One purpose of providing the cutting element with a very thin
abrasive front layer 20 is to reduce during rotary drilling the
length of the "high friction areas" at the frontal and lower side
35 and 36, respectively, of the build-up edge 34 in order to reduce
the amount of heat generated during drilling at these areas and to
improve the chip flow along the frontal side 35 of the build-up
edge 34.
As indicated in FIGS. 3A and 3B the thickness T of the abrasive
front layer 20 of the cutting elements 3 in the bit according to
the invention, which thickness T is less than 0.45 mm, is small in
comparison to the thickness T' of the abrasive front layer of the
cutting elements in a prior art bit, which thickness T' is about
0.6 mm. The interface 23, between the front layer and substratum of
the prior art cutting element and the slanting surface 31' formed
in use at the toe of the prior art cutting element, are indicated
in phantom lines. The length of the slanting surface 31' formed in
use at the toe of the prior art element equals T'/sin
(90.degree.-B-A), whereas the length of the slanting surface 31
formed in use at the toe of the element 3 according to the
invention equals T/sin (90.degree.-B-A). It is observed that the
magnitude of the angle B appears to be permanently between
10.degree. and 15.degree., irrespective of the thickness T of the
front layer 20, and that, therefore, the angle B can be considered
to be a constant factor. As, in the situation shown, the top rake
angle A is also a constant, the conclusion is to be drawn that in
this situation the length of the slanting surface 31, and also the
lengths of the high friction areas at the lower and frontal side
35, 36 of the build-up edge 34, are about proportional to the
thickness T of the abrasive front layer 20. Resuming it can be
stated that due to the reduced thickness T of the front layer 20 in
the element of the invention a corresponding reduction of the
length of the high friction areas at the lower and frontal sides
35, 36 of the build-up edge 34 is accomplished, provided that the
cutting edge 30 is located at the interface 23 between the front
layer 20 and the substratum 21 as is the case during rotary
drilling.
FIG. 4 shows the cutting performance of the cutting element 3 in
the situation that the element 3 has been worn off during use in
turbine drilling operations. During turbine drilling the bit is
driven to rotate at a speed of rotation of typically eight hundred
revolutions per minute by a down-hole turbine (not shown) forming
part of the drill string.
During turbine drilling operations in hard formations the cutting
depth D.sup.T of the groove being cut per revolution by each
cutting element 3 of the bit is usually in the order of 0.07 mm.

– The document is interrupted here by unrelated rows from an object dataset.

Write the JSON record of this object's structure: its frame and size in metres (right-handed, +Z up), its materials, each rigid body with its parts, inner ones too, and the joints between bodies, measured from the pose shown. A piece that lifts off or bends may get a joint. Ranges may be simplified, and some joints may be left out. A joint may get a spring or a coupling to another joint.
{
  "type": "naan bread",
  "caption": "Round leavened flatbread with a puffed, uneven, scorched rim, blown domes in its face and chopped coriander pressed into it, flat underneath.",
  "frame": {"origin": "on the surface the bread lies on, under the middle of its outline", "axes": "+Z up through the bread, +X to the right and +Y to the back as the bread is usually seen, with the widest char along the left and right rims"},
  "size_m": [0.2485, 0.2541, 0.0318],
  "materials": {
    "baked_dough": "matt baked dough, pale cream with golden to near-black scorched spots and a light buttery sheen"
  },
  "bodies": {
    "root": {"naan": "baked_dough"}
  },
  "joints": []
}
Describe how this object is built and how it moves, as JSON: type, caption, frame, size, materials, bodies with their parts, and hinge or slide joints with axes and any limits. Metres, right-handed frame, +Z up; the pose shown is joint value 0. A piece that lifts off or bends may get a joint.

Detailed inspection of the cutting elements of field worn turbine
driven bits revealed that even if each cutting element is provided
with a front layer having a thickness T' of about 0.6 mm, the
cutting edge 40 is located at about 0.3 mm behind the frontal
surface 10. The slanting surface 41 being formed in use at the toe
of each cutting element appears to be oriented again at an angle B
of between 10.degree. and 15.degree. relative to the bottom 47 of
the groove 49. The small distance between the cutting edge 40 and
the frontal surface 10.degree. is apparently a consequence of the
permanently low magnitude of the build-up edge 44 during turbine
drilling operations. It is believed that the low magnitude of the
build-up edge 44 during turbine drilling is a consequence of the
fact that the height H of the build-up edge 44 does not exceed the
depth D.sup.T of the groove 49 being cut in the formation 24.
In the prior art cutting element the section 43' of the lower
surface of the front layer located between the cutting edge 40 and
the interface 23' between the front layer and substratum forms part
of the wear flat 42 formed in use.
Due to the extreme hardness and wear resistance of the front layer
20 friction between the section 43' and the bottom 47 of the groove
49 is high in comparison to the friction between the lower surface
of the relatively soft tungsten carbide substratum 21 and the
groove bottom 47. Consequently in the prior art element an
excessive amount of frictional heat is generated at the section
43', which causes the cutting element to heat up during turbine
drilling in the area of the section 43'.
As in the drill bit according to the invention the thickness T of
the front layer 20 of the cutting element is less than 0.45 mm the
cutting edge 40 is located close to the interface between the front
layer 20 and substratum 21. Hence a substantial reduction is
achieved of the amount of heat generated at the wear flat 42 during
turbine drilling.
To avoid that the wear-resistance of the cutting elements is
reduced to an undue extent, it is preferred to provide the drill
bit according to the invention with cutting elements having a front
layer with a thickness T of more than 0.1 mm. In an attractive
embodiment of the invention the thickness of the front layer of
each cutting element is between 0.2 and 0.4 mm.
It is observed that instead of the cylindrical shape of the cutting
elements shown in the drawing the cutting elements of the bit
according to the invention may have any other suitable shape,
provided that the cutting elements are provided with an abrasive
front layer having thickness less than 0.45 mm. It will be further
appreciated that the cutting element may consist of a front layer
only, which front layer is sintered directly to the hard metal bit
body. Furthermore, it will be understood that instead of the
particular distribution of the cutting elements along the bit face
shown in FIG. 1 the cutting elements may be distributed in other
patterns along the bit face as well.